Expanded GAA repeats impede transcription elongation through the FXN gene and induce transcriptional silencing that is restricted to the FXN locus

This publication includes a description and characterization of 18 fibroblast lines derived from FA patients with diverse GAA repeat lengths. This is the largest collection of these cell lines. Researchers can contact the study authors or FARA if they are interested in learning more accessing these cell lines. In addition, this comprehensive analysis revealed that the GAA-induced silencing effect does not influence expression of neighboring genes upstream or downstream of FXN. Furthermore, no long-range silencing effects were detected across a large portion of chromosome 9. Additionally, results of chromatin immunoprecipitation studies confirmed that histone modifications associated with repressed transcription are confined to the FXN locus. Finally, deep sequencing of FXN pre-mRNA molecules revealed a pronounced defect in the transcription elongation rate in FRDA cells when compared to controls. These results indicate that approaches aimed to reactivate frataxin expression should simultaneously address deficits in transcription initiation and elongation at the FXN locus.
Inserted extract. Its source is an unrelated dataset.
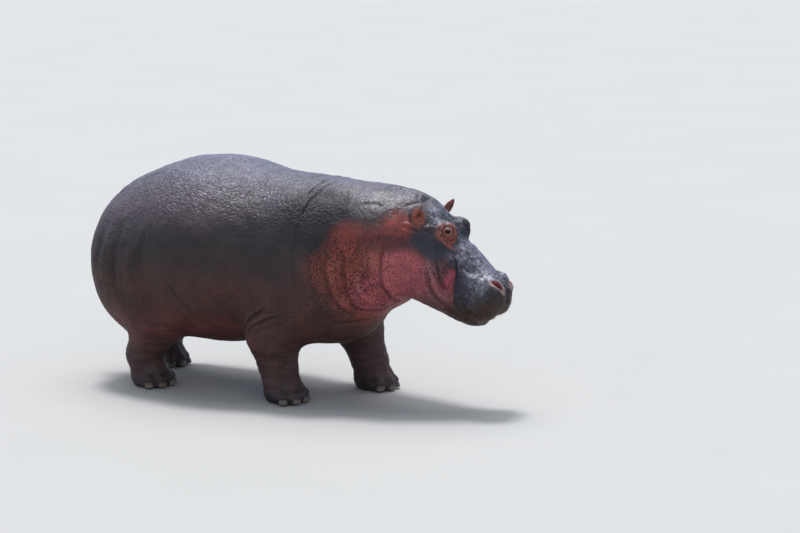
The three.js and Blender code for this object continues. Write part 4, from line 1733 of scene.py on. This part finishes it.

Read more: Expanded GAA repeats impede transcription elongation through the FXN gene and induce transcriptional silencing that is restricted to the FXN locus

Frataxin levels in peripheral tissue in Friedreich ataxia

Have you ever given a blood sample or cheek swab sample for research? This study shares results of frataxin protein measures from more than >500 individuals with FA, including some specific results on frataxin levels in in individuals who have point mutations. This study finds that there was no evidence for change in frataxin levels over time with repeated measures analysis, although linear regression analysis of cross-sectional data predicted a small increase over decades. GAA repeat length predicted frataxin levels in both tissues, and frataxin levels themselves predicted neurological ratings (accounting for age). Compound heterozygous patients for a GAA expansion and a point mutation in FXN generally had lower levels of frataxin than those homozygous for the presence of two GAA repeat expansions, though levels varied dramatically between tissues in some compound heterozygotes for point mutations. The G130V mutation led to decreased levels of frataxin in vitro as well as in vivo, while the R165C mutation produced normal immunoreactive levels of frataxin both in vitro and in vivo. Start codon mutations led to low levels of frataxin in buccal cells but preserved immunoreactive frataxin levels in blood.